IMO this is better implementation that oldie auto / initial. If I try reset cursor: revert I see useage CSS embeded into "browser" after hover on many elements instead photo or webaster idea for cursor.

So can break flexbox/grid pages too.

Default CSS Settings

Most browsers will display the <body> element with the following default values:

body {
  display: block;
  margin: 8px;
}

body:focus {
  outline: none;
}

This is why :watch-attr() exists, to solve such case

this explains part of the situations when on my PC the filter didn't hide the <body> and on gwaser PC it always did and then when on his it never hid and on mine it almost always in 2018-2020.

krystian3w commented 3 years ago

Maybe * aka all URL-s also need similar disable breakage.

Now possible use * to avoid create specific filter with :watch-attr() if someone must check ID/Classes/attribs injected very late into dom tree/main nodes.


E.g.:

https://czyodebrac.pl/co-to-za-numer-dzwonil/2147483647/

on page no longer works these generic filter:

##.cli-modal-open #cookie-law-info-bar

#cookie-law-info-bar is not body/html tag but "<div>".

or have very Race Conditon in uBO 1.37.3rc0, but 1.37.2 injected filter almost immediately.

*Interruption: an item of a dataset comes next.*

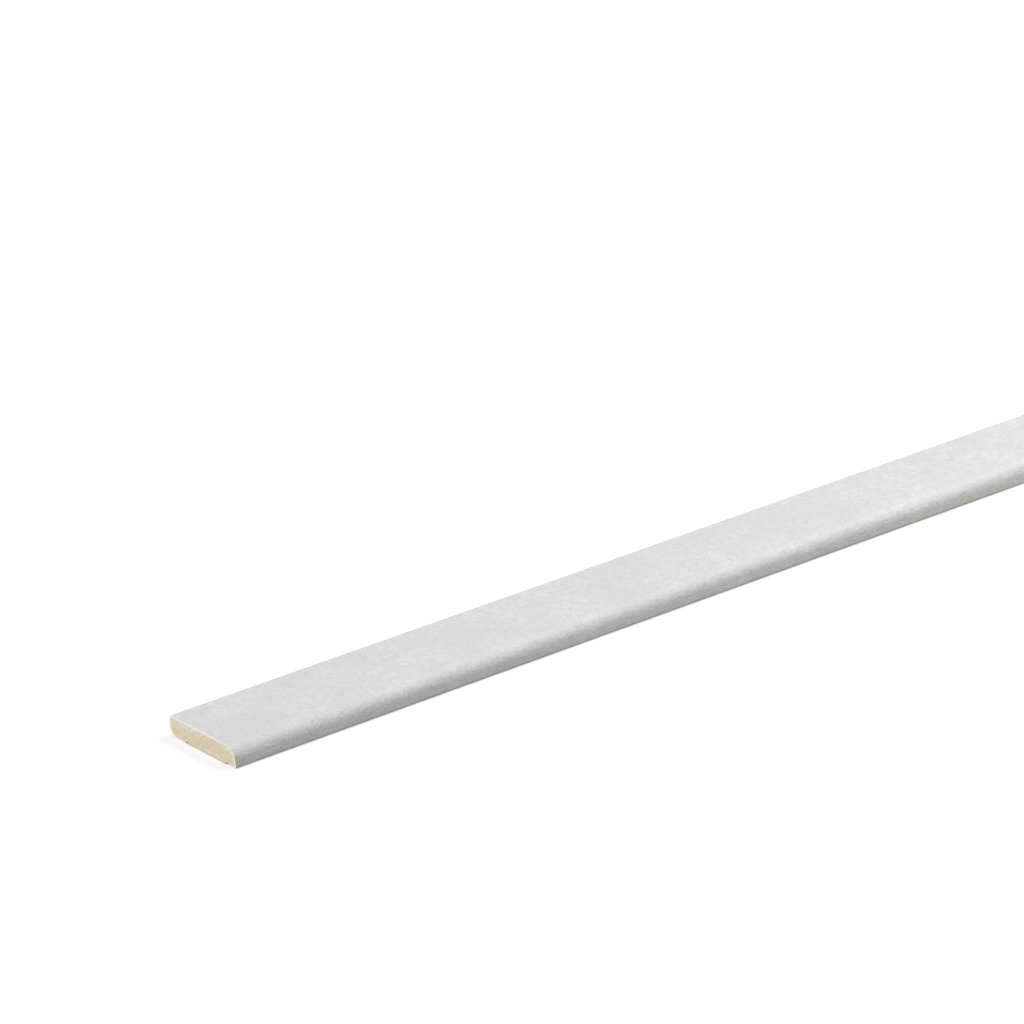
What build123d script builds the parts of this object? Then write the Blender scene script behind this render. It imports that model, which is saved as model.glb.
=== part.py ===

gorhill commented 2 years ago

High profile case involving highly generic cosmetic filter: https://github.com/uBlockOrigin/uAssets/issues/11244.

gorhill commented 2 years ago

Highly generic cosmetic filters should not longer affect html/body elements. To confirm, I used the original steps-to-reproduce, except with the following filter:

##[class*="consent-summary-shown"]
mtxadmin commented 2 years ago

I would propose to add article tag to html and body. Should I open a new issue?

gorhill commented 2 years ago

Should I open a new issue?

No, doing what you suggest would just allow advertisers to use article to bypass cosmetic filters -- there is no restriction on the number of article tags in a page.